The UK has no single public register of asbestos in its town halls, libraries, leisure centres and police stations — so the numbers you see quoted come mostly from Freedom of Information (FOI) projects run by law firms, unions and local-democracy reporters, alongside the Health and Safety Executive's (HSE) national mortality statistics and evidence to Parliament's own committees. This page pulls those civic-estate figures together in one place: how many council and public buildings contain asbestos, how slowly it is being removed, and — importantly — which figures are official statistics and which are one-off research.
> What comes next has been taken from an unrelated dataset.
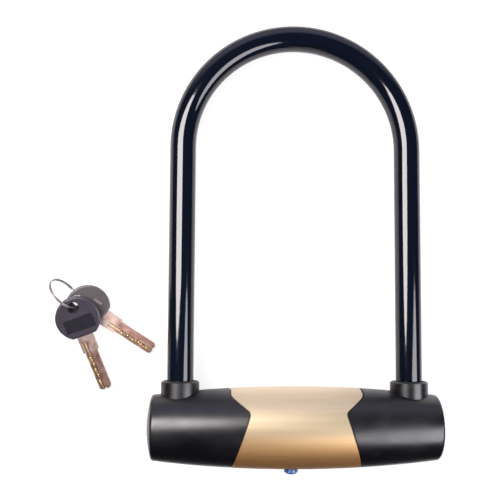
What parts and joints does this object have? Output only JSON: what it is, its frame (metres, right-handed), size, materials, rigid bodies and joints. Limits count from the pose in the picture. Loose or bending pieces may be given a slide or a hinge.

A note up front on scope: the headline FOI datasets below are one-off law-firm and union research projects, not regulator statistics, and we flag them as such throughout.
Key facts and figures
- 4,533 asbestos-containing public buildings were found across just the 20 largest UK councils — an average of around 225 each (FOI data 2017/18–2021/22, published Feb 2023).
- Only 291 of those buildings had asbestos removed in five years, while 3,263 had a survey over the same period (Irwin Mitchell FOI, Feb 2023).
- 258 buildings across the same 20 councils had asbestos removed in the 12 months to April 2023, at a confirmed cost of around £1,111,000 (Irwin Mitchell, Apr 2024).
- 31,030 buildings owned or run by English councils contain asbestos, per an FOI project covering 253 responding authorities (Stephensons, Mar 2022).
- 83% of Scotland's police stations — 177 of 214 — contain asbestos; only 37 are asbestos-free (Scottish Conservatives FOI, Aug 2025).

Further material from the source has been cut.